Hand-in-hand with that dog instinct, though, is a commitment to family. To compassion.
Even now, Christopher likes to tease CJ about Lauren being the only family member with a state title. It’s true, she won the 2019 IHSAA Class 4A Title at Lawrence North. As much as it motivates CJ to top his sister’s accomplishments, he’s also proud of her. It goes both ways. Because in the Gunn household, they all push each other to do better and be better.
Off the court, Christopher knows his son has so much more to offer.

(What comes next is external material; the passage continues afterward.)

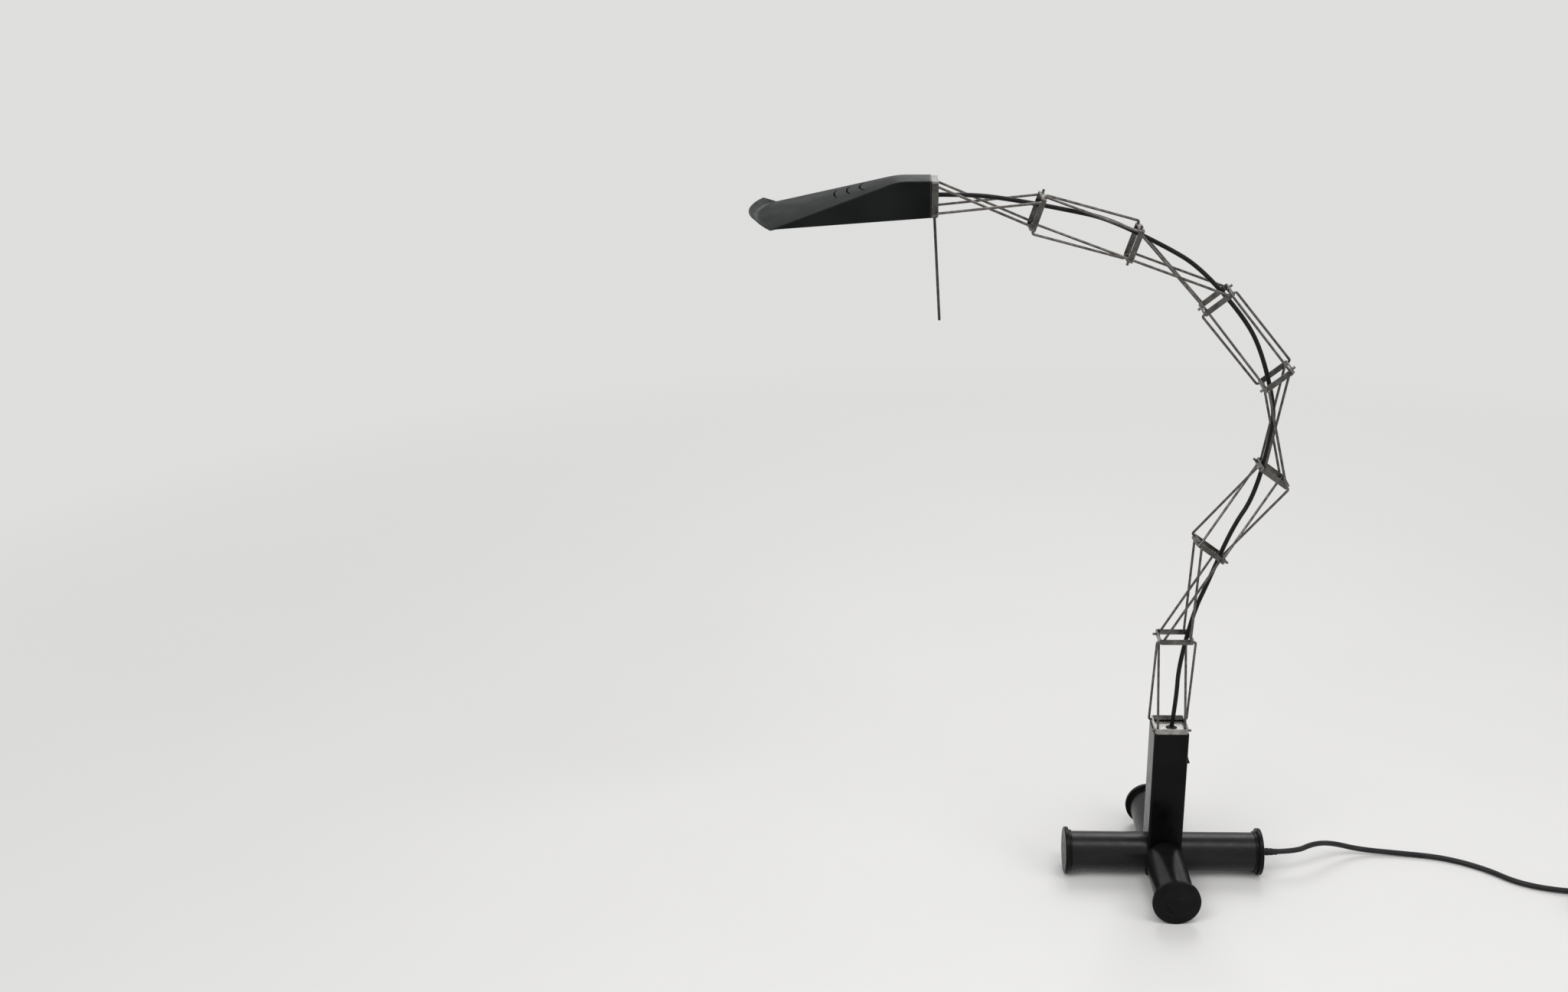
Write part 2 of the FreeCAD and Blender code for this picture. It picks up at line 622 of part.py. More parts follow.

As a student-athlete, academics and family come first for CJ, but it’s all in the name of love and compassion.
“He’s always been a good student, but it’s not without us making sure he’s focusing in the right areas,” Christopher said. “And so to see him grow and mature to the point where he’s able to do things almost autonomously on his own, is probably what I’m most proud of.”
The compassion learned away from basketball manifests itself back onto the hardwood. Gunn cares about his teammates deeply. Even when he and his teammates may not see eye-to-eye on some things, Gunn said, as soon as the game tips off, none of that matters anymore.
And while Gunn may never be the most vocal leader on the court, he instead leads by example, through his actions and through his demeanor.
“You wouldn’t know this, but he thinks a lot about others,” Christopher said. “He’s kind of a servant leader and likes to be a team player.
“He’s just a real team player, and I’ve been proud of how his game has evolved to the point where he’s been able to show that (compassion) through his play.”
It’s with this compassion that Gunn is quickly building a case for one of Lawrence North’s greatest players ever. To him, the thought of his jersey number hanging on the wall when his high school career is a thing of the past, would mean so much more than just basketball.
It would represent the player that CJ Gunn was and the young man Lawrence North helped him grow to be.
It would represent the tenacity that CJ Gunn played every game with.
It would represent the two superpowers that CJ Gunn was blessed with, and the family that helped him realize those gifts.
“When I leave high school, I just want to be a role model,” CJ said, “who built a future and can come back and see my number up on the wall and have kids look up to me and want to be like me.
“I just want to leave my name on the school and just be the person who was known as a team-player, caring, and that I gave it my all every time I stepped on the court. I feel like that’s what’s most important.”